Start ROWS

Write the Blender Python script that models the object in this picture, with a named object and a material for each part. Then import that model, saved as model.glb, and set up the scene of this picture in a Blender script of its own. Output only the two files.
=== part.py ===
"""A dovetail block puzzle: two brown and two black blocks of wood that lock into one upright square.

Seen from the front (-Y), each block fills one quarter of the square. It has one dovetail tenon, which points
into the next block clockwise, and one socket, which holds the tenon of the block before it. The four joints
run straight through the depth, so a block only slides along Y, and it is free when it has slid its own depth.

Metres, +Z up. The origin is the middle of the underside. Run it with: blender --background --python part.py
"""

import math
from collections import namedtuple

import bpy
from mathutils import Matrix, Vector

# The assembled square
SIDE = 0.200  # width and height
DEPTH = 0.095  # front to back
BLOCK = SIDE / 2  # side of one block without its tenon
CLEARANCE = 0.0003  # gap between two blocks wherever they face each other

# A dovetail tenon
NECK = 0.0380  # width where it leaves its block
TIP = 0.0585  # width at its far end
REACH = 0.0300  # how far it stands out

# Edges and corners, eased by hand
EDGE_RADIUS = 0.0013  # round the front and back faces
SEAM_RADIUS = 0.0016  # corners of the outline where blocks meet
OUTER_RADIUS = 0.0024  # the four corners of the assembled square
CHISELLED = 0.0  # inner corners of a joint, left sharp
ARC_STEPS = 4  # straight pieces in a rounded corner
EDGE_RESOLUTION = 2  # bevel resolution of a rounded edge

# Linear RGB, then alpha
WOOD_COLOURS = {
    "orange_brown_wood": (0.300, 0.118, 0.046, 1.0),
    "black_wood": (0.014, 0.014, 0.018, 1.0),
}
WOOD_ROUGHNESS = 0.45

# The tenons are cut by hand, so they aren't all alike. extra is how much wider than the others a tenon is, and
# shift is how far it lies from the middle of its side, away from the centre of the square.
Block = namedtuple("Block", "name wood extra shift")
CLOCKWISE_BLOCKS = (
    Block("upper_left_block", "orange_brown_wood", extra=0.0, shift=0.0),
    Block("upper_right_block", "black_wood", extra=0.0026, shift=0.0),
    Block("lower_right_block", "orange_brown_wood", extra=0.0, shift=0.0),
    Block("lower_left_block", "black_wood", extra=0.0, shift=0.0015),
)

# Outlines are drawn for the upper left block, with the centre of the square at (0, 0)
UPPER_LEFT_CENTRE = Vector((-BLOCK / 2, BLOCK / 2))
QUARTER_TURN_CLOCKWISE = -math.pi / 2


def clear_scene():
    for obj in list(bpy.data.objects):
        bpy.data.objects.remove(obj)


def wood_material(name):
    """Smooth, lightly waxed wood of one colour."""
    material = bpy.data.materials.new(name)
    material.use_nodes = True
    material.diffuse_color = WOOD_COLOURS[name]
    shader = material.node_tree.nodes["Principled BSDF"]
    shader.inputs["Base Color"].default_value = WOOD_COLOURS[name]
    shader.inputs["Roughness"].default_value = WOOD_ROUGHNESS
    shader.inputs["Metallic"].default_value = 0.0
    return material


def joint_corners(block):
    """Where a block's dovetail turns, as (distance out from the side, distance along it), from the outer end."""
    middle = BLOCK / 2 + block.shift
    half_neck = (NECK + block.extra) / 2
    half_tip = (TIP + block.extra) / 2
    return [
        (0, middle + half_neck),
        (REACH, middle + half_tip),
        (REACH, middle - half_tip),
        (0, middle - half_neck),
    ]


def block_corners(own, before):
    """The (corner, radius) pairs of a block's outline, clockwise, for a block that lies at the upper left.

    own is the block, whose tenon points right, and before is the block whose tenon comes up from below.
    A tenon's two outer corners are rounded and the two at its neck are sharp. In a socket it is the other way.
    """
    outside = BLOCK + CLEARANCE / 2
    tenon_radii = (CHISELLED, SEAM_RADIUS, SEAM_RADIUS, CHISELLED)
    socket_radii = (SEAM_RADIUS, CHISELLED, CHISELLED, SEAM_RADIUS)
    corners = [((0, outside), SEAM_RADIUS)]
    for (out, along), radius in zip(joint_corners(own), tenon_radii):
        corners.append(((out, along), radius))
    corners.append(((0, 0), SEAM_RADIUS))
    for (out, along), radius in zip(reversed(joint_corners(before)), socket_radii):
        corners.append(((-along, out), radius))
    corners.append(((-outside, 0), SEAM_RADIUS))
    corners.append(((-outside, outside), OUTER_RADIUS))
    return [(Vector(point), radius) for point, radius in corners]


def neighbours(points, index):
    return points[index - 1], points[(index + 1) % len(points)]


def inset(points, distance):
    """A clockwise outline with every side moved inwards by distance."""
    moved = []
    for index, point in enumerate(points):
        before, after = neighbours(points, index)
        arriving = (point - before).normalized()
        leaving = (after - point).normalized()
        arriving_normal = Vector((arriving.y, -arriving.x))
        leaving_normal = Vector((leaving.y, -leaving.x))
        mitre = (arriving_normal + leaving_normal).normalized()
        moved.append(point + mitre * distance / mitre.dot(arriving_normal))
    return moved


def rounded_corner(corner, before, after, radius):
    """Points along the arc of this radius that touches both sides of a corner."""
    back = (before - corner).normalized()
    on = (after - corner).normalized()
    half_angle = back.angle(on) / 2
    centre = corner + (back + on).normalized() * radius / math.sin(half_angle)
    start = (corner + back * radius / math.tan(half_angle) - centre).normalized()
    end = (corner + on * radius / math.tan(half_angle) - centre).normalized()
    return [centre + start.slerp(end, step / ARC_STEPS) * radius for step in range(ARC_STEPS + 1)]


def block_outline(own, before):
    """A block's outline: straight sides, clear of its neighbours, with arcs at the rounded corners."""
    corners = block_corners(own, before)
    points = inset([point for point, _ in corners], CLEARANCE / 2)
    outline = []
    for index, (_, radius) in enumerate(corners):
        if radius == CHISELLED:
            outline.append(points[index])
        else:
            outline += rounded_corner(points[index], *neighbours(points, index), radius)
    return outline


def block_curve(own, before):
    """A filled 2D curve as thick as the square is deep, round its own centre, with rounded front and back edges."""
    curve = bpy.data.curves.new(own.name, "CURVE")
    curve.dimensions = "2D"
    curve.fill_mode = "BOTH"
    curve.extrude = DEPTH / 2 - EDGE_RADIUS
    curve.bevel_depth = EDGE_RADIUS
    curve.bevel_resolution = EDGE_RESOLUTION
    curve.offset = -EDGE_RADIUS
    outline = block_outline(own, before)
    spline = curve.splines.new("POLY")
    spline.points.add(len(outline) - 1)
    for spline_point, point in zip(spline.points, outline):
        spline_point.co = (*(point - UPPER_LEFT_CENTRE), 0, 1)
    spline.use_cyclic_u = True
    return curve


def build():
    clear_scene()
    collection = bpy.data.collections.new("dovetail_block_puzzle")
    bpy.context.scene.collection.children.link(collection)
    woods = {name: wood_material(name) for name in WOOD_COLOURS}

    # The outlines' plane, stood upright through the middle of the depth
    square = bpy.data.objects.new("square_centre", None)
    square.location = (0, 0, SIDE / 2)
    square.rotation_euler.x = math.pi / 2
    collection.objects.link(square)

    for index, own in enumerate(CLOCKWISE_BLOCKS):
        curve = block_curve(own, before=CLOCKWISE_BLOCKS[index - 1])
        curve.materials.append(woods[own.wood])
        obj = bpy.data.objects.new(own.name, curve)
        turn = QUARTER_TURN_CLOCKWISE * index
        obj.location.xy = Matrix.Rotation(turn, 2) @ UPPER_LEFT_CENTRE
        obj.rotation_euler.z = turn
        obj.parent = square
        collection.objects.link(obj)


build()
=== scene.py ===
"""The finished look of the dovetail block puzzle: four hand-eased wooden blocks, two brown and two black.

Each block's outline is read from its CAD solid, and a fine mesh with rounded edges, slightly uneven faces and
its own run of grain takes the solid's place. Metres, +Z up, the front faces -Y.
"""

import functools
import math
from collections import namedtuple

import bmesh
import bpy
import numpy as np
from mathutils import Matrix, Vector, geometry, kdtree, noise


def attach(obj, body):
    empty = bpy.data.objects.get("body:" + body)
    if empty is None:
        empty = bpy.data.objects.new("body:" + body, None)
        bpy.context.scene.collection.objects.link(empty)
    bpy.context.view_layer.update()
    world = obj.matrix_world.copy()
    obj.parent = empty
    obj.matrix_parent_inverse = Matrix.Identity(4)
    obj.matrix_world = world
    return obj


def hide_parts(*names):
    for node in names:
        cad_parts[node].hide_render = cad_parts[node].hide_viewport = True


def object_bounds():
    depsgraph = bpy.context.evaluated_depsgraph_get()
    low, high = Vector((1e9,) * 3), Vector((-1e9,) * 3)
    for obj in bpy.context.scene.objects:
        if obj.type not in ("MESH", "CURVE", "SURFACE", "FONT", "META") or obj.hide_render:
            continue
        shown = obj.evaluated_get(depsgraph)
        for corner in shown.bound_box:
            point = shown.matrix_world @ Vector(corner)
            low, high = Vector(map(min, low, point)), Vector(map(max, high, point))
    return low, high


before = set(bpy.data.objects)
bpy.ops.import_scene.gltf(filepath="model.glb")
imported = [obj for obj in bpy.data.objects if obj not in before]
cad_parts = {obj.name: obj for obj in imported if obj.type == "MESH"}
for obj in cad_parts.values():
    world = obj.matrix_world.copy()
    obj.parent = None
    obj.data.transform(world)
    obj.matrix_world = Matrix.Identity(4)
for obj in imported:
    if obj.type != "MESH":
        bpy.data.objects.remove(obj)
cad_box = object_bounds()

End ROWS
Start ROWS

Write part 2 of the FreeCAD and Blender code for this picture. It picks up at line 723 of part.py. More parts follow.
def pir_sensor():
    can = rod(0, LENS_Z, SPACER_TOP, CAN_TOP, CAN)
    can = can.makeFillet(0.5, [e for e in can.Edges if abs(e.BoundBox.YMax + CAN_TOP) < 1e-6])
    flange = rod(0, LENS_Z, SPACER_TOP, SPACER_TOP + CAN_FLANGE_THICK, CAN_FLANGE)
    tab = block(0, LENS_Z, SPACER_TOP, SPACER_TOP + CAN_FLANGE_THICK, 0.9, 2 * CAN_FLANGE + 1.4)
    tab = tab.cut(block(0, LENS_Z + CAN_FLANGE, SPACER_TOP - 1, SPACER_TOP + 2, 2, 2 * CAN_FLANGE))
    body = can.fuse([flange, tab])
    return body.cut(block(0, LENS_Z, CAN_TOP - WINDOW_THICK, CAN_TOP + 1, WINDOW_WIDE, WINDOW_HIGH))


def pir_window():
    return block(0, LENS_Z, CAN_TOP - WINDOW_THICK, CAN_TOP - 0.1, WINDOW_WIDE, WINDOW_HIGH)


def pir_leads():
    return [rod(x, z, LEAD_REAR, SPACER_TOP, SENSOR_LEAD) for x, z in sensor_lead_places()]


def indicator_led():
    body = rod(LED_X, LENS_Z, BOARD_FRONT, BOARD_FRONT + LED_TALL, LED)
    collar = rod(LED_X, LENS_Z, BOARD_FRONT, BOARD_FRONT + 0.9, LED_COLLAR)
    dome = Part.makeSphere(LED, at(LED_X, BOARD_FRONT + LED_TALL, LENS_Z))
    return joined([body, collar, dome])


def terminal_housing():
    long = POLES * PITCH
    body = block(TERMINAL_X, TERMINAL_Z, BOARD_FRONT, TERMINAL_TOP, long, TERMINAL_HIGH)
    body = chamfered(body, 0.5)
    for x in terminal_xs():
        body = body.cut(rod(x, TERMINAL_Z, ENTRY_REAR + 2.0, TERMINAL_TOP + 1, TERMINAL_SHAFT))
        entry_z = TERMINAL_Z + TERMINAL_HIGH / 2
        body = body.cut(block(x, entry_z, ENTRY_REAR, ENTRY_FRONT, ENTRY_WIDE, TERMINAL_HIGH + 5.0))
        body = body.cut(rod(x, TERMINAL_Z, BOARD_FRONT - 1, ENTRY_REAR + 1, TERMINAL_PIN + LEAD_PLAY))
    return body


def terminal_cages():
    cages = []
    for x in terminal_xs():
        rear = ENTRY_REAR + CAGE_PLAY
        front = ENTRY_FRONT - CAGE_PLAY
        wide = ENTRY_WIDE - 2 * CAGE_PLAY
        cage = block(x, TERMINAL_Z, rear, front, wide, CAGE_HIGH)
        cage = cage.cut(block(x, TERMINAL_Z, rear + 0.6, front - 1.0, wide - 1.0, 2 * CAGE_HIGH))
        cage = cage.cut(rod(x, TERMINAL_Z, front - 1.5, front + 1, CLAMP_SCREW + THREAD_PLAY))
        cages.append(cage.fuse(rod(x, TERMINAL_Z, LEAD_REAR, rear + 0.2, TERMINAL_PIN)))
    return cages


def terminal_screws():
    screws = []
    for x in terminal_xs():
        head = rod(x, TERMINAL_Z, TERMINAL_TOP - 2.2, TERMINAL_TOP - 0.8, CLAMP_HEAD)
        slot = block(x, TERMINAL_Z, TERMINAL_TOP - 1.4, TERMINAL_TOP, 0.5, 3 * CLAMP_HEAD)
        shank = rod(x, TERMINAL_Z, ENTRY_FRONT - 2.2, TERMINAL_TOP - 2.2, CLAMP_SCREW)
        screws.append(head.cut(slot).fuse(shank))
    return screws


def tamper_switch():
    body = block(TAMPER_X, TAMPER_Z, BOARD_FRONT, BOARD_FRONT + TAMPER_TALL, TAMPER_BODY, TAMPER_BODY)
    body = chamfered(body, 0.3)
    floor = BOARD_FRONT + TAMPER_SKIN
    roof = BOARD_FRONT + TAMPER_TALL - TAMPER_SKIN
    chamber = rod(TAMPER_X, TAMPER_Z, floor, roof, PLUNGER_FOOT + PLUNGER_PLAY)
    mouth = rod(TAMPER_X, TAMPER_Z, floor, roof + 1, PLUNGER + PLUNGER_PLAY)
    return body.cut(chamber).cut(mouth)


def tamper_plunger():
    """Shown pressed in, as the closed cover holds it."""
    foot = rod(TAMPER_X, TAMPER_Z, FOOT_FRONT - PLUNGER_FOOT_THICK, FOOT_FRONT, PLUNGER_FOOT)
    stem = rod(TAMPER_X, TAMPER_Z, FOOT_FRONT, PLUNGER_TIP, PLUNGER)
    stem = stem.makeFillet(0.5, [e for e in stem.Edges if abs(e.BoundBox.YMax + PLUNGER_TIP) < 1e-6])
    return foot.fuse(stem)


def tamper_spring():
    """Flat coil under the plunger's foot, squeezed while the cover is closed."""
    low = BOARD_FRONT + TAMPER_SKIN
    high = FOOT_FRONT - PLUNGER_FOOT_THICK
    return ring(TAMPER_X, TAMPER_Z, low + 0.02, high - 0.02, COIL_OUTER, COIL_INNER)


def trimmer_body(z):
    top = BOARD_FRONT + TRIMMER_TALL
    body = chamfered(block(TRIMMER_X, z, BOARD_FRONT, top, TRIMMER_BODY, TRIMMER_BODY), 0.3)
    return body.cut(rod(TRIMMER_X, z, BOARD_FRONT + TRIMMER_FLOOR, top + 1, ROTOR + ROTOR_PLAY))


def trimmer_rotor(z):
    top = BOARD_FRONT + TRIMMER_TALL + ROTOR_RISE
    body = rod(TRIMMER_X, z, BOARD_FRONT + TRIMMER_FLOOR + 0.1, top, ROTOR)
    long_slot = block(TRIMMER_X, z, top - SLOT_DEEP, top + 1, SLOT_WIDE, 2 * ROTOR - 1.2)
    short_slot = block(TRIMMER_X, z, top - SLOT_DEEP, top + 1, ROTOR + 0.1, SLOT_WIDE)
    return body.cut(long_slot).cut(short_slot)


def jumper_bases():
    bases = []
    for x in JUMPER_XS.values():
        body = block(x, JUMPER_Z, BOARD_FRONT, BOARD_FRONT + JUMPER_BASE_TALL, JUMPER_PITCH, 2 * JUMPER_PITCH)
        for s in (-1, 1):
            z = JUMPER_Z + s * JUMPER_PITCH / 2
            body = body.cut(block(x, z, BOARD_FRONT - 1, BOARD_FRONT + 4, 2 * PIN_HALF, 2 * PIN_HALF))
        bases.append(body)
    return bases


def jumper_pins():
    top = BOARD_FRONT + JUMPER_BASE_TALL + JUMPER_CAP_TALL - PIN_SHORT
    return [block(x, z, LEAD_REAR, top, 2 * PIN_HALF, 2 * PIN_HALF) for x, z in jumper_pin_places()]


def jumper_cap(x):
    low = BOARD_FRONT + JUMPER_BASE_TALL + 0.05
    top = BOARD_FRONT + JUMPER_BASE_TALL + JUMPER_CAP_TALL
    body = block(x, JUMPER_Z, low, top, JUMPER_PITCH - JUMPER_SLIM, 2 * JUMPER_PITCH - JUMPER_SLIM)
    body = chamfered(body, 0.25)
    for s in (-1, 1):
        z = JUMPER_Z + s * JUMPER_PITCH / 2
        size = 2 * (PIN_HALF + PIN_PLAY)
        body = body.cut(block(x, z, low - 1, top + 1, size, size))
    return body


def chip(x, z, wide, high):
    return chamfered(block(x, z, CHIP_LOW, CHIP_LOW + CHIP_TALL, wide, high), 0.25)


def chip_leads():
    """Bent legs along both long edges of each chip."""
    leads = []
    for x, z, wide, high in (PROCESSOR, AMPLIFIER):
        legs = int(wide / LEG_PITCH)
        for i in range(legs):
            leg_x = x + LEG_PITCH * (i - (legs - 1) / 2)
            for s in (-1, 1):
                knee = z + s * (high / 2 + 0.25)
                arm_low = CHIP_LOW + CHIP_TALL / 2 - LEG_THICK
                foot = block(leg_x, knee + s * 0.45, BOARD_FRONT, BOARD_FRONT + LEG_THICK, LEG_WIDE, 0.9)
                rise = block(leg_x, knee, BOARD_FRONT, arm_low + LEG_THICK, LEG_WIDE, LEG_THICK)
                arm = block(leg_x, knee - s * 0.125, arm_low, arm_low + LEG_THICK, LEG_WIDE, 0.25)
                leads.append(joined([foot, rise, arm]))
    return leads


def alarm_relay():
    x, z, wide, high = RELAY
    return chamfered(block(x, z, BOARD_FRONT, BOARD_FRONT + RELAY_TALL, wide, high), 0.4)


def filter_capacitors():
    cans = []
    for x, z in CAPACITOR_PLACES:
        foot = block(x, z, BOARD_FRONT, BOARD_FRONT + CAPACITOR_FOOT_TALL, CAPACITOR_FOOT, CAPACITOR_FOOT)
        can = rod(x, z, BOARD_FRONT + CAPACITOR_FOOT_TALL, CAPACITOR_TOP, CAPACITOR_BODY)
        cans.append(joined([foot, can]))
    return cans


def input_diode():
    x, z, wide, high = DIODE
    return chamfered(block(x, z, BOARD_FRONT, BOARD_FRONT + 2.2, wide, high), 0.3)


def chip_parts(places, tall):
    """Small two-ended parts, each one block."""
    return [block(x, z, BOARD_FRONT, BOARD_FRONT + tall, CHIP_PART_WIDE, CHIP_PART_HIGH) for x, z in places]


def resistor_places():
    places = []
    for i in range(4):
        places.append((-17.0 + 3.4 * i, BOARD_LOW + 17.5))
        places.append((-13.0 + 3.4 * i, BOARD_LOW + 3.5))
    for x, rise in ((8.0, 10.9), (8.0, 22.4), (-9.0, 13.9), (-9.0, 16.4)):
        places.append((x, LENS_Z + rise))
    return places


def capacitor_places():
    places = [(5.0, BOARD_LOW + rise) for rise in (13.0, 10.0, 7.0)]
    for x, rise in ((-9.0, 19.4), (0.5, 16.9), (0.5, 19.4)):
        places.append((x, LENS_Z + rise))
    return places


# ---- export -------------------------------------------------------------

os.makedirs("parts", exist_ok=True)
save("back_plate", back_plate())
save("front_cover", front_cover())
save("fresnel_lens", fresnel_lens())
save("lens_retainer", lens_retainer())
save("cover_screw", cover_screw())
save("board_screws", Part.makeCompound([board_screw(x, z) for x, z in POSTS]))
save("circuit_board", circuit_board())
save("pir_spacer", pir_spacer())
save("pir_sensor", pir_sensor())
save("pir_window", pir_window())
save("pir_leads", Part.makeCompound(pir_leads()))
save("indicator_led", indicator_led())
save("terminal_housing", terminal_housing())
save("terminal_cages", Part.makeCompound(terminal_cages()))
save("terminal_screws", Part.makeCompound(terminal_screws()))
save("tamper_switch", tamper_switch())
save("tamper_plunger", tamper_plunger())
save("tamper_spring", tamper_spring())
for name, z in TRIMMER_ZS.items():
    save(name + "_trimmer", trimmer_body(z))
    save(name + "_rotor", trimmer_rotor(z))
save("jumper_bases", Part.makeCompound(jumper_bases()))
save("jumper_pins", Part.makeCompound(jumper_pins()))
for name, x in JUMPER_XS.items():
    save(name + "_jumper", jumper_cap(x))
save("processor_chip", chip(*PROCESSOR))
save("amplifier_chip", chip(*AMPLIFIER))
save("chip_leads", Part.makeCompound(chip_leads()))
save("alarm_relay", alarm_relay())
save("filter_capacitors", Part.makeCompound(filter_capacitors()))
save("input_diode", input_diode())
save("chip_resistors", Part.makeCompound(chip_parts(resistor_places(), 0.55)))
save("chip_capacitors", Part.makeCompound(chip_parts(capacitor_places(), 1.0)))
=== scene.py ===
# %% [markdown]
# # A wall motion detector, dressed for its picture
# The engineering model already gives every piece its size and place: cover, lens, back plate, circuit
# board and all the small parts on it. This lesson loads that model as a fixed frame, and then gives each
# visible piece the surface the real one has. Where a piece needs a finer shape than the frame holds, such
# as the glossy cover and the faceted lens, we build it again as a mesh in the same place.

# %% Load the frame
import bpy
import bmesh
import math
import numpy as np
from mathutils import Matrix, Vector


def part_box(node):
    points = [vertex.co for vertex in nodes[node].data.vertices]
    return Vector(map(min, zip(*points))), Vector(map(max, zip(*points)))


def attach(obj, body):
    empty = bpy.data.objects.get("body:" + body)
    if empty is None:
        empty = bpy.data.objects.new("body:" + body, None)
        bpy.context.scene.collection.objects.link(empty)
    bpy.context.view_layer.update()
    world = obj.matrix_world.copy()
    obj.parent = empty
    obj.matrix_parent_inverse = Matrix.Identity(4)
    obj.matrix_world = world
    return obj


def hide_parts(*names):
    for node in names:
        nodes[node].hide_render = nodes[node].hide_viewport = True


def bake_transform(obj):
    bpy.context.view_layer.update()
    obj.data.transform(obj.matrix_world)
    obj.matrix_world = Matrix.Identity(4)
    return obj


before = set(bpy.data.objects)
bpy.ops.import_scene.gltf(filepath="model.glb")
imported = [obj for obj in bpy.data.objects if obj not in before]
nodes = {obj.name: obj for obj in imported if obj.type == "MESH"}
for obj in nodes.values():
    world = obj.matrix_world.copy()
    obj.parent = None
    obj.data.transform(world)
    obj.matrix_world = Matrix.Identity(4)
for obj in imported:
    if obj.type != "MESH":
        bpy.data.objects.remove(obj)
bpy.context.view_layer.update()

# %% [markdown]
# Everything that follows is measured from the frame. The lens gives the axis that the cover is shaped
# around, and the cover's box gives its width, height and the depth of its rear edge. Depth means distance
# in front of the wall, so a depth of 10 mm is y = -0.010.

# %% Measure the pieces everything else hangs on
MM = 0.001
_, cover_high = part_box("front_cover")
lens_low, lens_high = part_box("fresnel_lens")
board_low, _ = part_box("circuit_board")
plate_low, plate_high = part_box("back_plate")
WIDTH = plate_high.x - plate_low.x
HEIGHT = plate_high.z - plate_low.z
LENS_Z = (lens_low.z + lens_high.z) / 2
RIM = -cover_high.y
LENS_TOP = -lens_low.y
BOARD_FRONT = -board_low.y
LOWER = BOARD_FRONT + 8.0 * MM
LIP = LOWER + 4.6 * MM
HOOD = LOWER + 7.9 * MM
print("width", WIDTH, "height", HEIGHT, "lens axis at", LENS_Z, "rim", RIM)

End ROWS

▶ [DO THIS] Check each line above for the word "values" and copy the ones that have it.

▶ [THE RESULT]
for obj in cad_parts.values():
    for x in JUMPER_XS.values():
for obj in nodes.values():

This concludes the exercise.